彼らが伝えたい言葉が詰まった「アリガト」では、客席に向かってホンギが手を左右に大きく振ると、それに合わせて黄色い光が左右に揺れる。
「こんなわがままな性格でも 傍にいて欲しいから これからもずっと 支えてほしいから」という歌詞がいつもより染みてきて、グッとこみ上げるものがあった。
歌いながら「ありがとー!笑ってな!」と笑顔で締めくくったが、すぐにまた、大きな“アンコール”の声が上がる。
「泣くなよ。最後に笑顔になるためにこの曲やるわ」と言って雄叫びと共に「Stay what you are」を全力で、笑顔で歌ってくれたホンギ。やり切った顔で、センターに4人が並び手を繋いでおじぎをすると、スンヒョンが「皆さんのおかげで、今日、幸せでした」と言って、ホンギはファンを讃える拍手を送った。
メンバーたちがハケた後に、ジェジンがひとりステージに残ると、「『アリガト』のとき、10年間の思い出が甦りました。僕はもうすぐソロで会えるけど、FTISLANDは今日でちょっと休憩。寂しいですね。この景色を思い出して、辛い時、頑張ります」と言うと、オフマイクで恒例の「みんなー、ありがとー!」と叫ぶと、会場のファンから「ありがとー!」という大きな声に乗せた感謝の気持ちが返ってきた。
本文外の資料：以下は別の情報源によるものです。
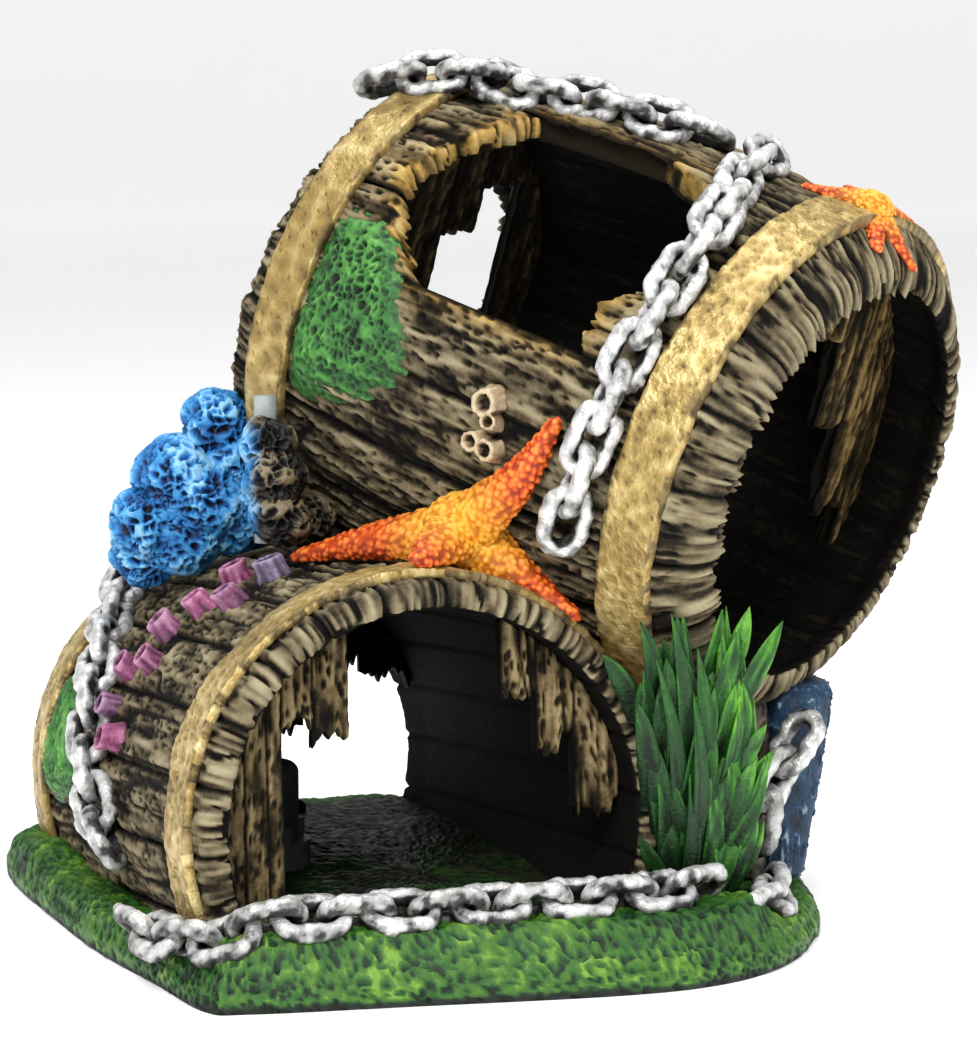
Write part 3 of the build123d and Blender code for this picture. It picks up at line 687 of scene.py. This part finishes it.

10代で日本でのライブ活動を始めたFTISLAND。あのころは日本語もできずに、演奏の実力もまだまだだった。しかし、日本メジャーデビュー以降の20代のほとんどを日本でのツアーを中心に活動して、毎年、アリーナでのライブができるライブバンドに成長した。もちろん、日本語もペラペラになり、“友だち”というファンに、何でも正直に話してきた。FTISLANDのライブは、どんな会場でも心の距離が近い。FTISLANDはファンを受け止め、ファンは彼らを受け止めてくれる。それに何といっても、3人の楽器隊のタイトな演奏にライブの申し子のようなホンギの歌声と統率力に踊らされる心地よさは病みつきになってしまうから。この素晴らしいライブも約2年間見られなくなってしまうが、ホンギが言っていた通り、その間、さまざまなプレゼントが用意されているという。その第一弾として、ベースのジェジンが10月9日にミニアルバム『scene.27』でソロデビューし、東名阪で『LEE JAE JIN (from FTISLAND) 1st Solo Mini Live Tour “Love Like The Films”』を開催。そして12月には、ホンギを欠いた3人の楽器隊がFTISLANDとして『2019 FNC KINGDOM -WINTER FOREST CAMP-』に参加。後輩たちとのコラボステージを見せてくれそうだ。2020年には、ジェジン、スンヒョン、ミンファンの3人も入隊を予定している。30代になって戻ってきた彼らはきっとまた、ワクワクするライブを見せてくれるに違いない。その時はいったい、どんな曲を持って帰って来てくれるのだろう?